PROBLEM DESCRIPTION:
Return the lines from the one that contains "addBoiler();" through the one that contains "obj.matrix_parent_inverse = Matrix.Identity(4)", both included, exactly as written and with nothing added.

SUPPLIED MATERIAL:
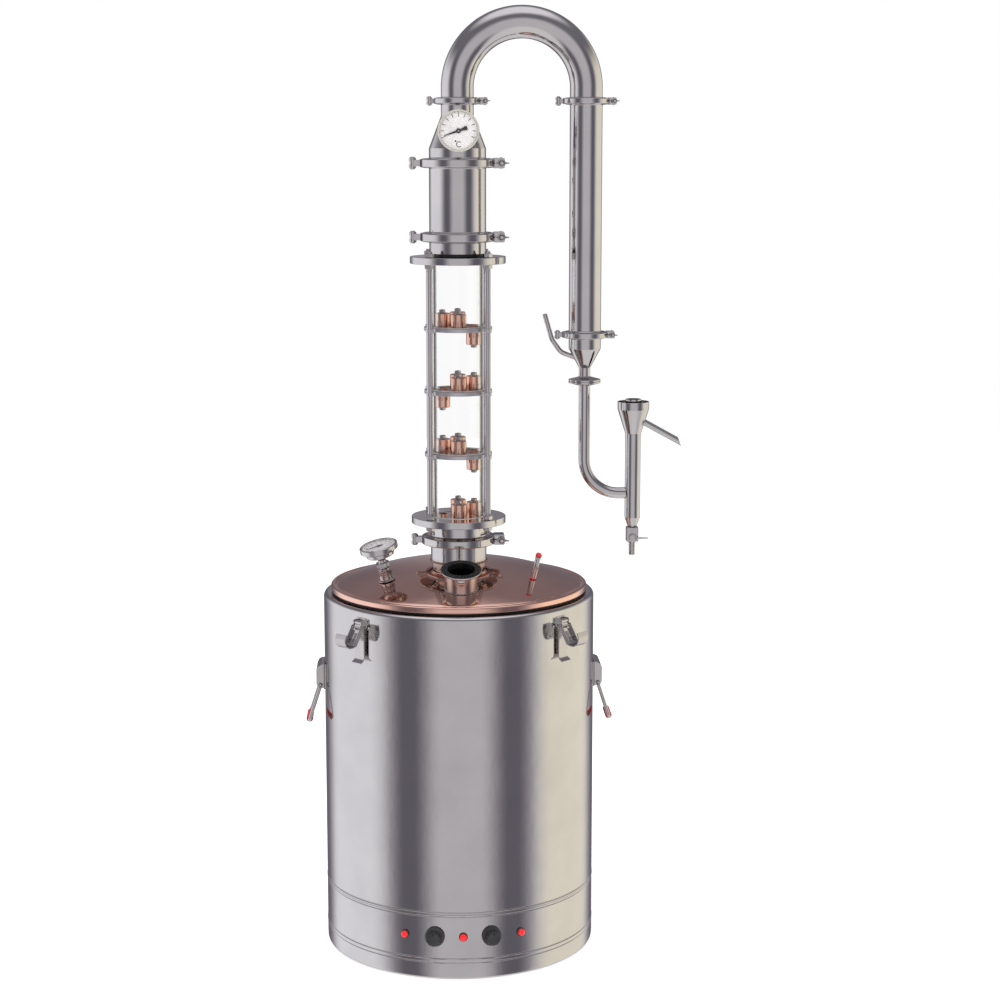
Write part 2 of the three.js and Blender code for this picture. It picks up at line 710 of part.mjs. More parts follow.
// Dial thermometer facing the front: probe, hex, case with an open dish for the pointer.
function thermometer() {
  const profile = [
    [0, -60], [4.5, -60], [4.5, -17], [7, -17], [7, -12], [DIAL_R - 3, -12], [DIAL_R, -9], [DIAL_R, -1],
    [DIAL_R - 1.5, 0], [DIAL_R - 3, 0], [DIAL_R - 3, -5], [1.5, -5], [1.5, -2], [0, -2],
  ];
  const facing = new THREE.Matrix4().makeRotationX(Math.PI / 2);
  facing.setPosition(0, -DIAL_FRONT, DIAL_Z);
  return solidOf(turnedGeometry(profile, SIDES_TUBE).applyMatrix4(facing));
}

// Needle in the dial's plane, with its point along +X before it is turned to its reading.
function thermometerPointer() {
  const thick = 0.8;
  const upperEdge = [[20, 0.3], [0, 1.4], [-5, 1.4], [-11, 3]];
  const lowerEdge = upperEdge.map(([x, y]) => [x, -y]).reverse();
  const shape = new THREE.Shape([...upperEdge, ...lowerEdge].map(([x, y]) => new THREE.Vector2(x, y)));
  const needle = solidOf(new THREE.ExtrudeGeometry(shape, { depth: thick, bevelEnabled: false }));
  const hub = rod(4, 0, thick, SIDES_SMALL);
  const body = cut(needle.add(hub), rod(1.5 + GAP, -1, thick + 1, SIDES_PIN));
  return solidOf(geometryOf(body).rotateZ(rad(POINTER_REST)).rotateX(Math.PI / 2));
}

// ---------------------------------------------------------------- gooseneck, condenser outlet and parrot

function ferruleRing(size, joint, upwards) {
  const way = upwards ? 1 : -1;
  const profile = [[size.r - size.wall, joint], [size.ferrule, joint], [size.ferrule, joint + way * size.lip],
    [size.r - 0.2, joint + way * size.taper], [size.r - size.wall, joint + way * size.taper]];
  return upwards ? profile : profile.reverse();
}

function gooseneck() {
  const foot = NECK_JOINT_Z + 0.15;
  const crest = BEND_CENTRE_Z + BEND_R;
  const corners = [[0, 0, foot], [0, 0, crest], [CONDENSER_X, 0, crest], [CONDENSER_X, 0, foot]];
  const size = TUBE_SMALL;
  const bend = pipe(rounded(corners, BEND_R, 6), size.r, size.r - size.wall, SIDES_TUBE);
  const collar = [...ferruleRing(size, foot, true)];
  const near = ring(collar, SIDES_TUBE);
  const farGeometry = turnedGeometry([...collar, collar[0]], SIDES_TUBE).translate(CONDENSER_X, 0, 0);
  return joined(bend, near, solidOf(farGeometry));
}

// Cone under the condenser with its vent pipe, drip tube and half of the union, about its own axis.
function condenserOutlet() {
  const size = TUBE_SMALL;
  const top = OUTLET_JOINT_Z - 0.15;
  const bore = size.r - size.wall;
  const unionFace = UNION_Z + 0.15;
  const body = ring([
    [DRIP_R - 1.5, unionFace], [UNION_R, unionFace], [UNION_R, unionFace + 3], [DRIP_R, unionFace + 7],
    [DRIP_R, OUTLET_CONE_BOTTOM], [size.r, OUTLET_CONE_TOP], [size.r, top - size.taper],
    [size.ferrule, top - size.lip], [size.ferrule, top], [bore, top], [bore, OUTLET_CONE_TOP],
    [DRIP_R - 1.5, OUTLET_CONE_BOTTOM],
  ], SIDES_TUBE);
  const vent = [[-15, 0, 944], [-38, 0, 953], [-52, 0, 973], [-63.5, 0, 1013]];
  return body.add(pipe(rounded(vent, 14, 3), 3.75, 0, SIDES_PIN));
}

// Parrot in the condenser's own axis frame: union half, drip tube with its elbow, hydrometer tube,
// overflow cup and spout.
function parrot() {
  const face = UNION_Z - 0.15;
  const x = PARROT_X - CONDENSER_X;
  const route = rounded([[0, 0, face - 1], [0, 0, ELBOW_Z], [x - PARROT_R + 0.8, 0, ELBOW_Z]], ELBOW_R, 6);
  const drip = pipe(route, DRIP_R, DRIP_R - 1.5, SIDES_SMALL);
  const half = ring([[DRIP_R - 1.5, face - 7], [DRIP_R, face - 7], [UNION_R, face - 3], [UNION_R, face],
    [DRIP_R - 1.5, face]], SIDES_TUBE);
  const tubeGeometry = turnedGeometry([
    [0, VALVE_TOP], [7, VALVE_TOP], [PARROT_R, 688], [PARROT_R, 823], [25, 862], [25, 874], [23.5, 874],
    [23.5, 862.4], [PARROT_R, 828], [PARROT_R, PARROT_TOP], [PARROT_R - 1.5, PARROT_TOP],
    [PARROT_R - 1.5, 690], [5, 677], [0, 677],
  ], SIDES_TUBE);
  const tube = solidOf(tubeGeometry.translate(x, 0, 0));
  const inlet = rodAlong(DRIP_R - 1.5, [x - PARROT_R - 2, 0, ELBOW_Z], [x, 0, ELBOW_Z], SIDES_SMALL);
  const onSpout = (out) => [x + out, 0, SPOUT_Z - (out - SPOUT_START) * Math.tan(rad(SPOUT_SLOPE))];
  const spout = rodAlong(SPOUT_R, onSpout(SPOUT_START), onSpout(SPOUT_END + 2 * THROUGH), SIDES_SMALL);
  const spoutBore = rodAlong(SPOUT_BORE_R, onSpout(SPOUT_START - 2), onSpout(SPOUT_END + 3 * THROUGH), SIDES_SMALL);
  const beyondTip = new THREE.BoxGeometry(60, 30, 60).translate(30, 0, 0);
  const tip = solidOf(beyondTip.rotateY(rad(-SPOUT_TIP_TILT)).translate(...onSpout(SPOUT_END)));
  return cut(joined(drip, half, tube, spout), inlet, spoutBore, tip);
}

function drainValve() {
  const half = VALVE_SIZE / 2;
  const body = block([-half, -half, 649], [half, half, VALVE_TOP]);
  const nipple = turned([[0, 650], [6.5, 650], [6.5, 645], [4.5, 644], [5.5, 636], [4.5, 635], [5.5, 627.5],
    [4.5, 626.5], [0, 626.5]].reverse(), SIDES_SMALL);
  const boss = rodAlong(6, [0, -half + 1, VALVE_AXIS_Z], [0, -half - 4, VALVE_AXIS_Z], SIDES_SMALL);
  return joined(body, nipple, boss);
}

function drainValveLever() {
  const back = -VALVE_SIZE / 2 - 4 - GAP;
  const hub = rodAlong(6, [0, back, VALVE_AXIS_Z], [0, back - 3, VALVE_AXIS_Z], SIDES_SMALL);
  return hub.add(block([0, back - 2.5, VALVE_AXIS_Z - 2], [VALVE_LEVER_REACH, back, VALVE_AXIS_Z + 2]));
}

// ---------------------------------------------------------------- finishes

function finish(color, roughness, metalness, extra = {}) {
  return () => new THREE.MeshStandardMaterial({ color, roughness, metalness, ...extra });
}

const steel = finish(0xc9c6c4, 0.12, 1);
const brushed = finish(0xb9b5b2, 0.35, 1);
const copper = finish(0xd39a80, 0.15, 1);
const glass = finish(0xf4f8f8, 0.02, 0, { transparent: true, opacity: 0.25 });
const black = finish(0x17171a, 0.4, 0);
const red = finish(0xc01824, 0.35, 0);
const rubber = finish(0x101012, 0.7, 0);

// ---------------------------------------------------------------- assembly

const still = new THREE.Group();

function add(parent, name, solid, material) {
  const mesh = new THREE.Mesh(geometryOf(solid), material());
  mesh.name = name;
  parent.add(mesh);
  return mesh;
}

function groupAt(azimuth, x, y, z) {
  const turn = new THREE.Group();
  turn.rotation.z = rad(azimuth);
  const place = new THREE.Group();
  place.position.set(x, y, z);
  turn.add(place);
  still.add(turn);
  return place;
}

function addBoiler() {
  add(still, "boiler_vessel", boilerVessel(), steel);
  add(still, "base_pan", basePan(), steel);
  add(still, "heating_element", heatingElement(), brushed);

  const controlZ = 69;
  const controls = [
    ["pilot_lamp_left", -24.5, pilotLamp, red], ["power_knob_left", -11.7, powerKnob, black],
    ["pilot_lamp_center", 0, pilotLamp, red], ["power_knob_right", 11.7, powerKnob, black],
    ["pilot_lamp_right", 24.5, pilotLamp, red],
  ];
  for (const [name, azimuth, make, material] of controls) {
    const place = groupAt(azimuth, 0, -BOILER_R - GAP, controlZ);
    place.rotation.x = Math.PI / 2;
    add(place, name, make(), material);
  }

  for (const [side, azimuth] of [["left", -90], ["right", 90]]) {
    const place = groupAt(azimuth, 0, -BOILER_R - HANDLE_PIVOT[0], HANDLE_PIVOT[1]);
    place.rotation.x = -rad(HANDLE_REST);
    add(place, `carry_handle_${side}`, carryHandle(), brushed);
  }

  for (const [corner, azimuth] of Object.entries(LATCH_AZIMUTHS)) {
    const place = groupAt(azimuth, 0, -BOILER_R, 0);
    add(place, `latch_lever_${corner}`, latchLever(), brushed);
    add(place, `latch_claw_${corner}`, latchClaw(), brushed);
  }
}

function addLid() {
  add(still, "lid_dome", lidDome(), copper);
  add(still, "lid_gasket", lidGasket(), rubber);
  add(still, "lid_collar", lidCollar(), steel);

  const fittings = [
    [FILLER_AZIMUTH, [["filler_neck", fillerNeck, steel]]],
    [LID_DIAL_AZIMUTH, [["lid_thermometer", lidThermometer, brushed]]],
    [RELIEF_AZIMUTH, [["relief_tube", reliefTube, brushed], ["relief_plug", reliefPlug, red]]],
  ];
  for (const [azimuth, pieces] of fittings) {
    const place = groupAt(azimuth, 0, -FITTING_RADIUS, FITTING_Z);
    place.rotation.x = FITTING_TILT;
    for (const [name, make, material] of pieces) {
      add(place, name, make(), material);
    }
  }
}

function addColumn() {
  add(still, "column_base", columnBase(), steel);
  glassSections().forEach((section, i) => add(still, `glass_section_${i + 1}`, section, glass));
  PLATE_HEIGHTS.forEach((height, i) => {
    const mirrored = i % 2 === 1;
    const plate = bubblePlate(height, mirrored ? CAPS_RIGHT : CAPS_LEFT, mirrored ? 180 : 0);
    add(still, `bubble_plate_${i + 1}`, plate, copper);
  });
  add(still, "column_top_flange", columnTopFlange(), steel);

  const corners = { front_left: [-1, -1], front_right: [1, -1], back_left: [-1, 1], back_right: [1, 1] };
  for (const [corner, [x, y]] of Object.entries(corners)) {
    const mesh = add(still, `tie_rod_${corner}`, tieRod(), brushed);
    mesh.position.set(x * ROD_OFFSET, y * ROD_OFFSET, 0);
  }
}

function addHead() {
  add(still, "dephlegmator", dephlegmator(), steel);
  add(still, "head_reducer", headReducer(), steel);
  add(still, "head_thermometer", thermometer(), brushed);
  const needle = add(still, "thermometer_pointer", thermometerPointer(), black);
  needle.position.set(0, -DIAL_FRONT + 3.2, DIAL_Z);
}

function addProductSide() {
  add(still, "gooseneck", gooseneck(), steel);
  const pieces = [
    ["condenser", condenser(), steel, CONDENSER_X],
    ["condenser_outlet", condenserOutlet(), steel, CONDENSER_X],
    ["parrot", parrot(), steel, CONDENSER_X],
    ["drain_valve", drainValve(), brushed, PARROT_X],
    ["drain_valve_lever", drainValveLever(), brushed, PARROT_X],
  ];
  for (const [name, solid, material, x] of pieces) {
    add(still, name, solid, material).position.x = x;
  }
}

function addClamps() {
  const clamps = [
    ["collar", CLAMP_LARGE, 0, COLLAR_JOINT_Z],
    ["column", CLAMP_LARGE, 0, COLUMN_JOINT_Z],
    ["head", CLAMP_LARGE, 0, HEAD_JOINT_Z],
    ["neck", CLAMP_SMALL, 0, NECK_JOINT_Z],
    ["condenser", CLAMP_SMALL, CONDENSER_X, NECK_JOINT_Z],
    ["outlet", CLAMP_SMALL, CONDENSER_X, OUTLET_JOINT_Z],
  ];
  for (const [name, size, x, z] of clamps) {
    add(still, `clamp_ring_${name}`, clampRing(size), brushed).position.set(x, 0, z);
    add(still, `clamp_bolt_${name}`, clampBolt(size), brushed).position.set(x, 0, z);
  }
}

addBoiler();
addLid();
addColumn();
addHead();
addProductSide();
addClamps();

export default still;
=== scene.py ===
"""Looks of the electric column still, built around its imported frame.

Shapes are modelled in millimetres in the frame's own axes: +Z up, -Y the front, and the gooseneck
reaching over to +X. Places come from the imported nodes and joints. An azimuth counts from the front
towards +X.
"""

import json
import math

import bmesh
import bpy
from mathutils import Matrix, Vector


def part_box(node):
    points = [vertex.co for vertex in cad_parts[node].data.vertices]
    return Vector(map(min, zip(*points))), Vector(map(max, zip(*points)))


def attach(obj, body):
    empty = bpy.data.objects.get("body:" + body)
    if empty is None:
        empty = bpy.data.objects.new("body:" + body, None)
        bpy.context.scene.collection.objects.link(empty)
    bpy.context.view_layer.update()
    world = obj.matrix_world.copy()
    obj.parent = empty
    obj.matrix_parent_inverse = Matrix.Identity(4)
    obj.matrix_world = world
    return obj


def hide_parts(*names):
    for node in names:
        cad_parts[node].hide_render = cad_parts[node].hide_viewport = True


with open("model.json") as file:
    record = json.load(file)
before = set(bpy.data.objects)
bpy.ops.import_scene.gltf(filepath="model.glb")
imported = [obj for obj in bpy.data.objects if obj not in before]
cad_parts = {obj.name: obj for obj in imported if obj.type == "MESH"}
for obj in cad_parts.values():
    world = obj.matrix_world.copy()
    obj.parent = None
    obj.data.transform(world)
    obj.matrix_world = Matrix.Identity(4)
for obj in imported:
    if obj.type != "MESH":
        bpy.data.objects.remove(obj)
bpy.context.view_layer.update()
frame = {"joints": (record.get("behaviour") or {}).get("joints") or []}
MM = 0.001
JOINTS = {joint["name"]: joint for joint in frame["joints"]}


def extent(node):
    """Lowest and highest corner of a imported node, in millimetres."""
    low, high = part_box(node)
    return low / MM, high / MM


def pivot(joint):
    return Vector(JOINTS[joint]["pos_m"]) / MM


# ---------------------------------------------------------------- driving dimensions

BOILER_R = extent("base_pan")[1].x
PAN_TOP = extent("base_pan")[1].z
LIP_Z = extent("lid_gasket")[0].z
LID_UNDER = extent("lid_gasket")[1].z
LID_R = extent("lid_dome")[1].x
SHOULDER_R = 12
WALL = 2
LIP_BORE_R = 188
LAMP_AZIMUTH = 24.5
LAMP_HEIGHT = 69
GROOVE_HEIGHTS = {"pan": 30, "vessel": PAN_TOP}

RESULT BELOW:
addBoiler();
addLid();
addColumn();
addHead();
addProductSide();
addClamps();

export default still;
=== scene.py ===
"""Looks of the electric column still, built around its imported frame.

Shapes are modelled in millimetres in the frame's own axes: +Z up, -Y the front, and the gooseneck
reaching over to +X. Places come from the imported nodes and joints. An azimuth counts from the front
towards +X.
"""

import json
import math

import bmesh
import bpy
from mathutils import Matrix, Vector


def part_box(node):
    points = [vertex.co for vertex in cad_parts[node].data.vertices]
    return Vector(map(min, zip(*points))), Vector(map(max, zip(*points)))


def attach(obj, body):
    empty = bpy.data.objects.get("body:" + body)
    if empty is None:
        empty = bpy.data.objects.new("body:" + body, None)
        bpy.context.scene.collection.objects.link(empty)
    bpy.context.view_layer.update()
    world = obj.matrix_world.copy()
    obj.parent = empty
    obj.matrix_parent_inverse = Matrix.Identity(4)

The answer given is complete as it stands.